> [What to do]: Exactly reproduce the lines from the top of the entries below through the line containing "wasm.setup();", with both ends included.

Data entries:

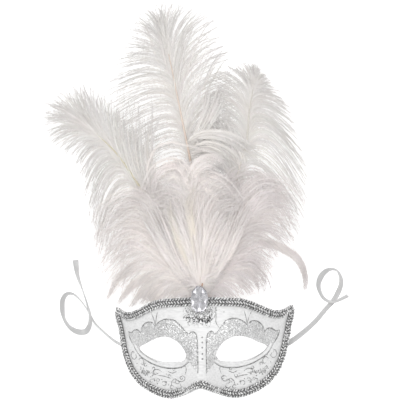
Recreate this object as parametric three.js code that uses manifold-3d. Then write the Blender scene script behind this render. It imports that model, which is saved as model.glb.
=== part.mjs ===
// Feathered half mask lying face up: +X to the wearer's left, +Y towards the plumes, +Z out of the face.
// Lengths are millimetres. While it is built, x = 0 is the mask's middle and y = 0 lies 5 mm under its top.
import * as THREE from 'three';
import { mergeVertices } from 'three/addons/utils/BufferGeometryUtils.js';
import Module from 'manifold-3d';

const wasm = await Module();
wasm.setup();

// Shell
const WALL = 1.8;
const CROWN_HEIGHT = 51;
const CHEEK_DROP = { from: -30, over: 70, by: 21 };
const ARCH_POWER = 2.4;
const TEMPLE_HALF_WIDTH = 84;
const HORN_FLARE = { from: -36, over: 26, by: 5 };
const CHEEK_LIFT = { from: -30, over: 16, by: 4.2 };
const CHEEK_TAPER = 0.06;
const REST_TRIM = 0.6;
const NOSE = { from: -20, over: 70, height: 36, halfWidth: 13, widening: 4 };
const SOCKET = { x: 38, y: -50, halfWidth: 22, halfHeight: 15, depth: 3 };
const SLOPE_STEP = 0.2;
const EDGE_STEP = 2;
const GRID = { x: 92, yLow: -103, yHigh: 9, columns: 30, rows: 18 };

// Right half of the front outline, from the top middle to the horn tip, then down to the nose notch
const TOP_EDGE = [[0, 5], [20, 4], [32, 3.4], [41, 2.4], [49, -0.2], [57, -4], [65, -8], [72, -10.3],
  [79.5, -9.8], [87.5, -5.9]];
const LOWER_EDGE = [[87.5, -5.9], [88.6, -14], [85.8, -25], [84, -36], [81.3, -49.8], [77.8, -61.6],
  [72.7, -72.3], [63.6, -82.8], [51.6, -90.3], [39.6, -94.8], [29.7, -95.5], [19.7, -92.8], [9.8, -87.4],
  [3.4, -84.3], [0, -83.7]];
const TOP_STATIONS = 44;
const LOWER_STATIONS = 76;

// Right eye hole, from its inner corner over the top and back below
const EYE = [[15, -52.5], [20.1, -42], [27, -36.6], [35.7, -33.9], [44.3, -35.5], [55.3, -40.7],
  [64.4, -46.2], [58.8, -51.8], [50.3, -56.1], [38.4, -59.6], [27.5, -59.4], [18.2, -57.6]];
const EYE_STATIONS = 24;
const LID = [[67.5, -42.9], [62.9, -50.7], [54.3, -56.9], [44.3, -61.4], [31.5, -63.6], [19.6, -62],
  [13.2, -57]];
const LID_RADIUS = 1.5;
const LID_STEPS = 11;
const LID_SIDES = 5;

// Braid
const BRAID_WIDTH = 8;
const BRAID_HEIGHT = 1.8;
const BRAID_EDGE_HEIGHT = 0.9;
const BRAID_SCALLOP = 0.5;
const GLUE_GAP = 0.6;
const HORN_FOLD = { reach: 13, zone: 26, inwardX: -0.6, inwardY: -0.8 };

// Gem
const GEM = { halfWidth: 8.8, halfLength: 13.6, height: 6.5, y: 2.8, lift: 2.9, facets: 12 };
const GEM_PROFILE = [[0, 0], [0.86, 0], [1, 0.3], [0.62, 0.86], [0.4, 1], [0, 1]];

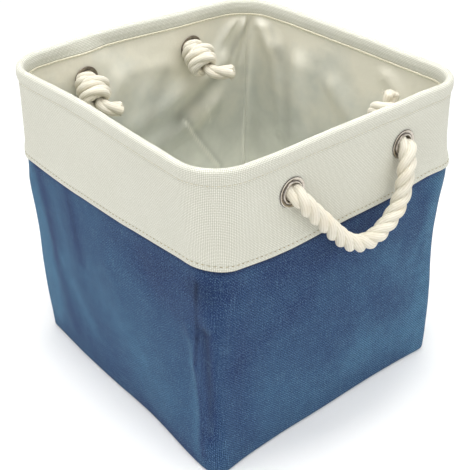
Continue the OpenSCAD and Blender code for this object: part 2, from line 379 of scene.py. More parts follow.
def frayed_end(name, line, seed):
    """Loose yarn ends round the cut end of a rope: thin tapering tubes, joined in one piece."""
    rng = np.random.default_rng(seed)
    along = headings(line)[-1]
    side, up = (f[-1] for f in carried_frames(line, np.array([0, 0.3, 1.0])))
    centre = line[-1]
    sides, rings = 5, 5
    corners = range(rings * sides)
    yarn_faces = grid(rings, sides) + [tuple(corners[:sides][::-1]), tuple(corners[-sides:])]
    round_yarn = np.arange(sides + 1) % sides / sides
    yarn_uvs = np.vstack([grid_uvs(round_yarn, np.arange(rings)[:, None] * MM), np.zeros((2 * sides, 2))])
    points, faces = [], []
    for _ in range(FRAY_YARNS):
        a = rng.uniform(0, 2 * math.pi)
        reach = KNOT_R * math.sqrt(rng.uniform(0.0, 1.0))
        root = centre + reach * (math.cos(a) * side + math.sin(a) * up) - along * 1.0 * MM
        way = unit(along + 0.45 * rng.normal(size=3) + 0.25 * (root - centre) / KNOT_R)
        bend = 0.5 * rng.normal(size=3)
        long, thick = rng.uniform(1.8, 4.6) * MM, rng.uniform(0.28, 0.5) * MM
        faces += [tuple(len(points) + i for i in face) for face in yarn_faces]
        spot = root
        u = unit(np.cross(way, (0.3, 0.5, 0.8)))
        v = np.cross(way, u)
        for j in range(rings):
            r = thick * (1 - 0.75 * j / (rings - 1))
            for k in range(sides):
                b = 2 * math.pi * k / sides
                points.append(spot + r * (math.cos(b) * u + math.sin(b) * v))
            way = unit(way + bend * 0.22)
            spot = spot + way * long / (rings - 1)
    piece = cloth_mesh(name, points, faces, np.tile(yarn_uvs, (FRAY_YARNS, 1)))
    shade(piece)
    return piece


SIDES = ((1, "right"), (-1, "left"))
loops = {word: make_loop(side, f"rope_{word}") for side, word in SIDES}
knots = {name: make_knot(name.replace("knot", "knotted_end"), *how) for name, how in KNOTS.items()}
frays = {name: frayed_end(name.replace("knot", "fray"), line, 7 + i)
         for i, (name, (_, line)) in enumerate(knots.items())}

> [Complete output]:
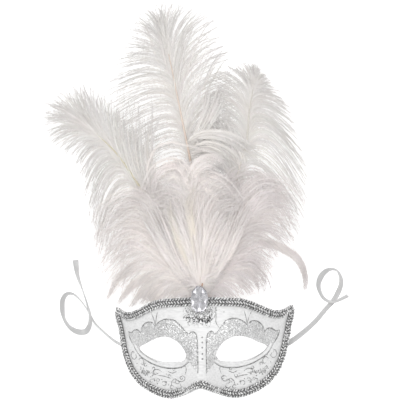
Recreate this object as parametric three.js code that uses manifold-3d. Then write the Blender scene script behind this render. It imports that model, which is saved as model.glb.
=== part.mjs ===
// Feathered half mask lying face up: +X to the wearer's left, +Y towards the plumes, +Z out of the face.
// Lengths are millimetres. While it is built, x = 0 is the mask's middle and y = 0 lies 5 mm under its top.
import * as THREE from 'three';
import { mergeVertices } from 'three/addons/utils/BufferGeometryUtils.js';
import Module from 'manifold-3d';

const wasm = await Module();
wasm.setup();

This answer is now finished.